Stored records

## begin

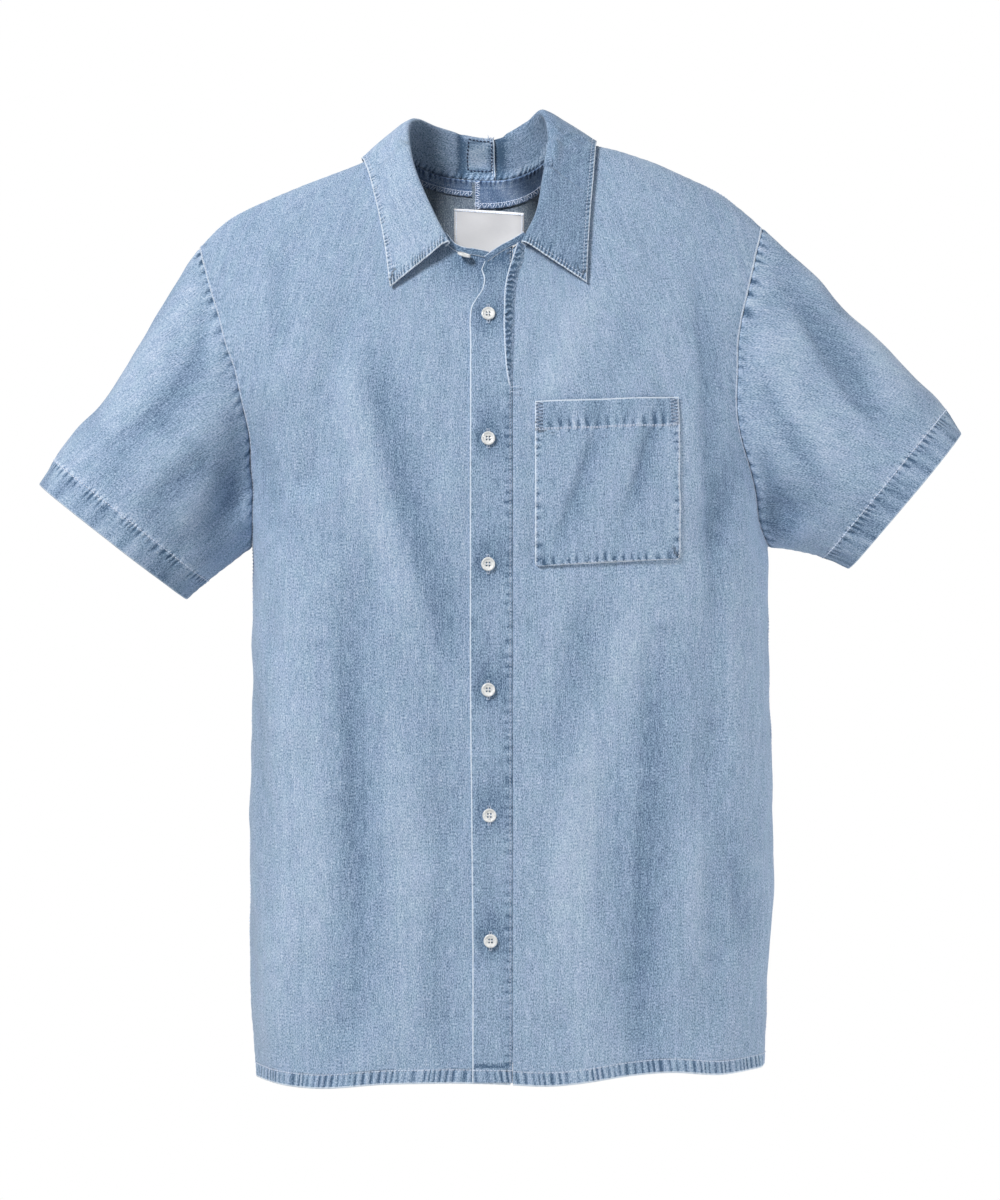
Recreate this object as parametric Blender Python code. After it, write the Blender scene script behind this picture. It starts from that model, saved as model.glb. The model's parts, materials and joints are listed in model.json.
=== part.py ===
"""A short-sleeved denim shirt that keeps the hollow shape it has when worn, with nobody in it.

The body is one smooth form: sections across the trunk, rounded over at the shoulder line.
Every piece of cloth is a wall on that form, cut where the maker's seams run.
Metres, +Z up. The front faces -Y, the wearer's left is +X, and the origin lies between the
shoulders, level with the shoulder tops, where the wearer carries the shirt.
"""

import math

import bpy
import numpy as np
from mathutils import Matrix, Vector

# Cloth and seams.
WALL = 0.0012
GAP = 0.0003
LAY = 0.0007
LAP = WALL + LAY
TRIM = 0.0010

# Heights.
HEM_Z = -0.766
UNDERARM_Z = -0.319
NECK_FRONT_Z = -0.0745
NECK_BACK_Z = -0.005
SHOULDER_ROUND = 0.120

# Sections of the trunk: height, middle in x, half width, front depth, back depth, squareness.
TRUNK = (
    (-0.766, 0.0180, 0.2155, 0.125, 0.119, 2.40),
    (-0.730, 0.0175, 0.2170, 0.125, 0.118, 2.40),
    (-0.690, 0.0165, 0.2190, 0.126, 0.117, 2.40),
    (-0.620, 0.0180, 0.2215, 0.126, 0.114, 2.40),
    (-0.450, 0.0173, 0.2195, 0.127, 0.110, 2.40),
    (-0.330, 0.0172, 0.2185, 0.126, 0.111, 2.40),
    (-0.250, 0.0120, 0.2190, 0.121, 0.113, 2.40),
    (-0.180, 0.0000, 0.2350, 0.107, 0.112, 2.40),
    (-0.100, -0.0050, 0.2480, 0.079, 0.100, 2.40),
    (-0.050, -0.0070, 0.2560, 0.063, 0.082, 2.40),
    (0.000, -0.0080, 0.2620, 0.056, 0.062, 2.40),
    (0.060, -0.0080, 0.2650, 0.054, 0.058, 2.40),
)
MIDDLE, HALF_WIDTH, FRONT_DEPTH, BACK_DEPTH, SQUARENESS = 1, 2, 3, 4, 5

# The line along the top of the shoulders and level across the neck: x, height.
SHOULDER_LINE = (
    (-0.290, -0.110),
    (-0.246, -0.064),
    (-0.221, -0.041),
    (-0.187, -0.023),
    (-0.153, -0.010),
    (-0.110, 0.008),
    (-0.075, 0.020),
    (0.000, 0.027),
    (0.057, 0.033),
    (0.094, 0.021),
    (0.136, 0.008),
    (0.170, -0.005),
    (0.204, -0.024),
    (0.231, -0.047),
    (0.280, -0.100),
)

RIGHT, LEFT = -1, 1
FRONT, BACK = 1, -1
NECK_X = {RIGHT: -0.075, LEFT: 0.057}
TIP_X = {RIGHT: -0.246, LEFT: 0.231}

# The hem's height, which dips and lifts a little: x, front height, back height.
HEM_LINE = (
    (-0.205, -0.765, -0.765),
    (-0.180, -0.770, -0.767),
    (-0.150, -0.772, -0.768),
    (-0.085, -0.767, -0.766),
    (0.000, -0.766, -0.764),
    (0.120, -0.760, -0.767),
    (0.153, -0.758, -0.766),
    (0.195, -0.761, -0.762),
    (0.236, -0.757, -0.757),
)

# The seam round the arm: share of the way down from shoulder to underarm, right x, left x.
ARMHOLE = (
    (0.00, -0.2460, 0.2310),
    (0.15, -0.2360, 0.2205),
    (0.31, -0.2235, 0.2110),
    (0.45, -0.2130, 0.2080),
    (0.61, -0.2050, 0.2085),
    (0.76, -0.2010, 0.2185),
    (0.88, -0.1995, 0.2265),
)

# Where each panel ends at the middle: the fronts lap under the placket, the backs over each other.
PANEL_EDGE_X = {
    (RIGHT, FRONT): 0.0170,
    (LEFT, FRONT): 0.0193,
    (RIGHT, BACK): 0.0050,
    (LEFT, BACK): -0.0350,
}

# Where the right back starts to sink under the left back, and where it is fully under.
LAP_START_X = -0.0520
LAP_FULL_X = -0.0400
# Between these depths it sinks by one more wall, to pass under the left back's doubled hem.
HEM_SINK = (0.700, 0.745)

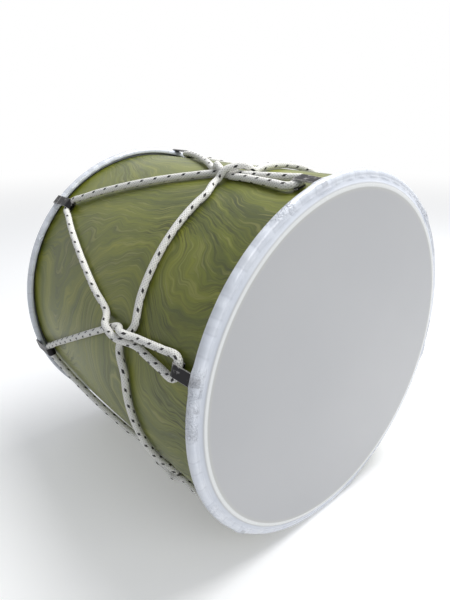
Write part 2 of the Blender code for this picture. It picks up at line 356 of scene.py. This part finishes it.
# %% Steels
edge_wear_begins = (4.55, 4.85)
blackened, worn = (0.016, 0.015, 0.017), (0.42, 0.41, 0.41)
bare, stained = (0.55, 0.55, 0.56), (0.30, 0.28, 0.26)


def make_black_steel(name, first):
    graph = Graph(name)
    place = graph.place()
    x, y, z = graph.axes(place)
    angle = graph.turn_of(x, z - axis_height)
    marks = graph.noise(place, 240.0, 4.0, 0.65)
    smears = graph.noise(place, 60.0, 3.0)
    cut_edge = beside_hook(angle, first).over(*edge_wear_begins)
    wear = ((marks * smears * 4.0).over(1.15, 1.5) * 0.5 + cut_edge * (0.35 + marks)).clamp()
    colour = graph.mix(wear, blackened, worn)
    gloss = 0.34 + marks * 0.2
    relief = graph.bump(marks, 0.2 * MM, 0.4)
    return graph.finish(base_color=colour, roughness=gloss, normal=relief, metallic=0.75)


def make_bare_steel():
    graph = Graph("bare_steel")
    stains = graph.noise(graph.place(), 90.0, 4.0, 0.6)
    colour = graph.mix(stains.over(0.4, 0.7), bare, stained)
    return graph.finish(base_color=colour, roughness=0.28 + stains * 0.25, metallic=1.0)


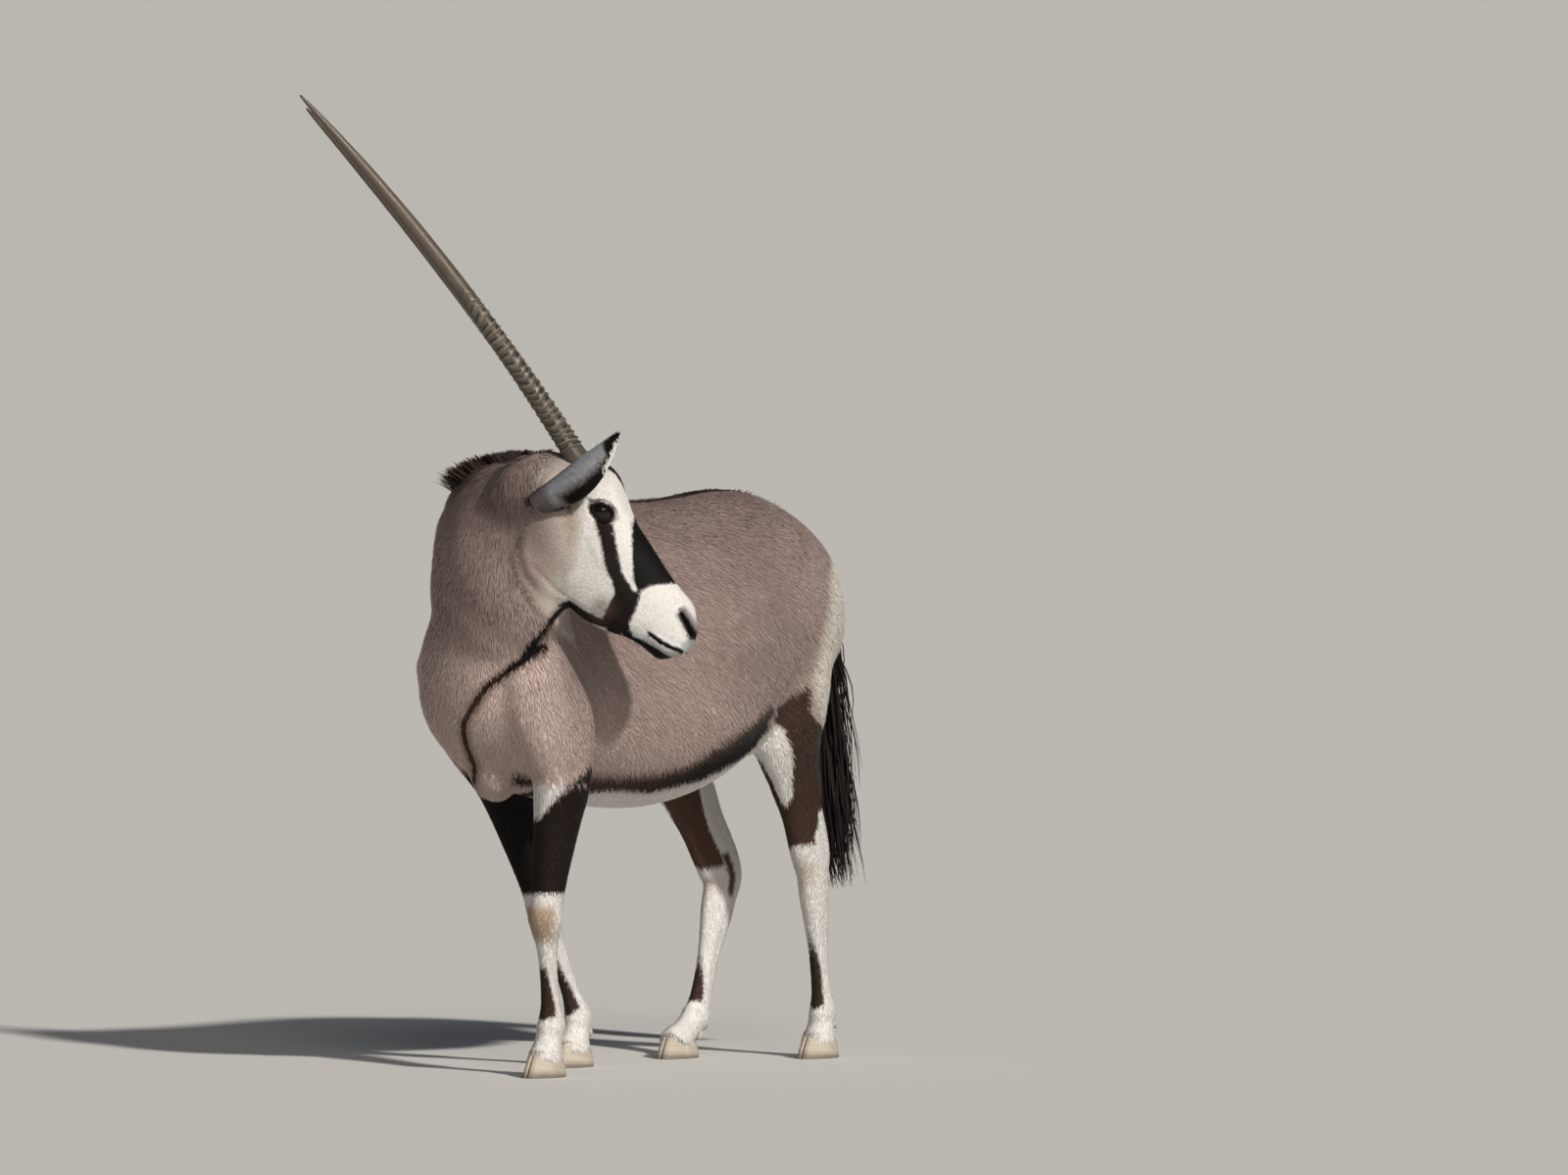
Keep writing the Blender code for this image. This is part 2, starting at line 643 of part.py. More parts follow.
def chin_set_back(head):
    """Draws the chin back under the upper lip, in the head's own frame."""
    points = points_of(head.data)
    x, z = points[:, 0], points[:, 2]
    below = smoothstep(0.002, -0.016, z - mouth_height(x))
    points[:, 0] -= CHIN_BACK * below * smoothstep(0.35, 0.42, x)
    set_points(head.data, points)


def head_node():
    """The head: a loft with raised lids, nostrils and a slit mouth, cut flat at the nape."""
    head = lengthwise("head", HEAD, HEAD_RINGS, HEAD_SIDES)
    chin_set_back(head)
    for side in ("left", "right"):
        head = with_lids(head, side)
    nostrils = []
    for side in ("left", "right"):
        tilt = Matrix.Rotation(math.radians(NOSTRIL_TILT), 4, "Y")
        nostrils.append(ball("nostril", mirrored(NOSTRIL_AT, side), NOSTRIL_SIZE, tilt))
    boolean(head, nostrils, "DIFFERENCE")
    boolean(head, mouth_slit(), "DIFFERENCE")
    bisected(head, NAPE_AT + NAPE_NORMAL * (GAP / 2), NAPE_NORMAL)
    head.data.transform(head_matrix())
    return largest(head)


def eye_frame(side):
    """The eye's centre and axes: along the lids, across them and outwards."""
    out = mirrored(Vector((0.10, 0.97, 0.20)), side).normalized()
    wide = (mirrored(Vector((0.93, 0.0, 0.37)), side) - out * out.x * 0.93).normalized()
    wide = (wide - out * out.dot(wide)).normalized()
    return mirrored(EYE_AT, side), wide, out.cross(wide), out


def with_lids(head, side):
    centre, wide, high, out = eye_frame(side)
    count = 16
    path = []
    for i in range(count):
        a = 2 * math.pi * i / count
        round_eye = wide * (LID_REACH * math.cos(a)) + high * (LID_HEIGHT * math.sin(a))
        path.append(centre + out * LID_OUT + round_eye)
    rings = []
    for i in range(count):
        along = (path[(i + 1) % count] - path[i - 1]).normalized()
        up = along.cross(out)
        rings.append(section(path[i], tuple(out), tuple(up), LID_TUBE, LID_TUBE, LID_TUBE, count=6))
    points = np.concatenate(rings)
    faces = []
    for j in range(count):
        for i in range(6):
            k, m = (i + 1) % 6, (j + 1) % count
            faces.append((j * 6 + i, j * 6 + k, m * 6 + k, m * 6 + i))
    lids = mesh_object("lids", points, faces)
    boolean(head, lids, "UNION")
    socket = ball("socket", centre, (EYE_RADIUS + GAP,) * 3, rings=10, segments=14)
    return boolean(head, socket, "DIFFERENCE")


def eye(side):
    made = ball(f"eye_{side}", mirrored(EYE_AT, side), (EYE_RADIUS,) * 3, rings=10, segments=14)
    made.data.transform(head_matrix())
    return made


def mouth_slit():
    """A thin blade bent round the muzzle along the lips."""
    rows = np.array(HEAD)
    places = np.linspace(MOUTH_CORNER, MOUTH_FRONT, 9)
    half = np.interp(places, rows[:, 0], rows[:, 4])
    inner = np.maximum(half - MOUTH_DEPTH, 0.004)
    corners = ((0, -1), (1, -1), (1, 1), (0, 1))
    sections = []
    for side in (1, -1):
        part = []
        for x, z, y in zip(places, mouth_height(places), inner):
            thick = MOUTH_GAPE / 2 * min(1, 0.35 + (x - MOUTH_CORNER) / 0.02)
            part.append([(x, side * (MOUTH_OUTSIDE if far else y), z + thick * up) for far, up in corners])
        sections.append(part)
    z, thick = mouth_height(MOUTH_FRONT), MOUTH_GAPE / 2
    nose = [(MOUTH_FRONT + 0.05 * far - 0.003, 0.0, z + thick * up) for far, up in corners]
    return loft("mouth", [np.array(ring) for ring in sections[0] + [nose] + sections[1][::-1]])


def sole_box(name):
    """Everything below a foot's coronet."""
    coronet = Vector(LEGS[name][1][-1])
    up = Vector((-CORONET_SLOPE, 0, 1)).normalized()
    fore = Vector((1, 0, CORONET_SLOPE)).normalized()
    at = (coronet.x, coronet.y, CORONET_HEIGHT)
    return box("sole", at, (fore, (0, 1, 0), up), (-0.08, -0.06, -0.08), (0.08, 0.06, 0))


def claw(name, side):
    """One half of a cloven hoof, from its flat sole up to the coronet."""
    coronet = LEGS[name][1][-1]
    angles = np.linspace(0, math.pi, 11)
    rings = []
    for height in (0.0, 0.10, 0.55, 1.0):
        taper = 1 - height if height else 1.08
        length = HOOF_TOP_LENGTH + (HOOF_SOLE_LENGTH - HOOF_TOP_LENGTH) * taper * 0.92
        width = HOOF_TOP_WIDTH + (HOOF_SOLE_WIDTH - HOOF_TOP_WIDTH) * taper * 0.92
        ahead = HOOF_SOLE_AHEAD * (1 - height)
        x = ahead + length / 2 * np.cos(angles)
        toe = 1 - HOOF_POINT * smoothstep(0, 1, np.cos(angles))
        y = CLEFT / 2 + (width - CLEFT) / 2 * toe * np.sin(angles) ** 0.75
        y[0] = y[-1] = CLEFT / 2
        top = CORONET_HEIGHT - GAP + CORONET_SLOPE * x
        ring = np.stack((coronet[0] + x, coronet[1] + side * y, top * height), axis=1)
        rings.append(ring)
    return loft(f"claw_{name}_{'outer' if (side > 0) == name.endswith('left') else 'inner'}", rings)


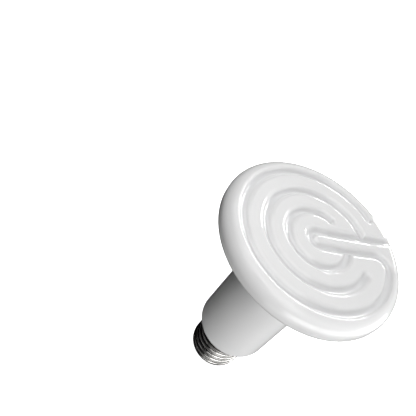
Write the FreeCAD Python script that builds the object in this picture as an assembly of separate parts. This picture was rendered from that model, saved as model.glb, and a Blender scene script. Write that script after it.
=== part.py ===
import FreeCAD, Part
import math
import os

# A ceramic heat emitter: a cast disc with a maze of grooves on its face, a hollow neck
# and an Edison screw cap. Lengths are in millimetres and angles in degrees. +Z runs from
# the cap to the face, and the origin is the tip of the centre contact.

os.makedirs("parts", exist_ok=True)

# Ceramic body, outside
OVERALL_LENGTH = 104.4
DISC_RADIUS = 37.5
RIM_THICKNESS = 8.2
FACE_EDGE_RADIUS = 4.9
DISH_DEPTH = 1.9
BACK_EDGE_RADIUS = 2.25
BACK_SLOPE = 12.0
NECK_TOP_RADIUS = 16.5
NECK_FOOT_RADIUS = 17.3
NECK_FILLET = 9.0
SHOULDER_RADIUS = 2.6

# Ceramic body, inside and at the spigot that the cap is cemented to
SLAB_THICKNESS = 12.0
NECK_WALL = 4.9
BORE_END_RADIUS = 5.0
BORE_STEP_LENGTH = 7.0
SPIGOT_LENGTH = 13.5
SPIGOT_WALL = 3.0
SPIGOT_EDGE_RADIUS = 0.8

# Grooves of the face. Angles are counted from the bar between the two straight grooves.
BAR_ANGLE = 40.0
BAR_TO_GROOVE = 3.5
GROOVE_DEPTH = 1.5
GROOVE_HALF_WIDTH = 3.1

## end

_WHAT IS BEING ASKED_:
Copy out every line in the entries above that holds "FreeCAD".

_WRITTEN ANSWER_:
Write the FreeCAD Python script that builds the object in this picture as an assembly of separate parts. This picture was rendered from that model, saved as model.glb, and a Blender scene script. Write that script after it.
import FreeCAD, Part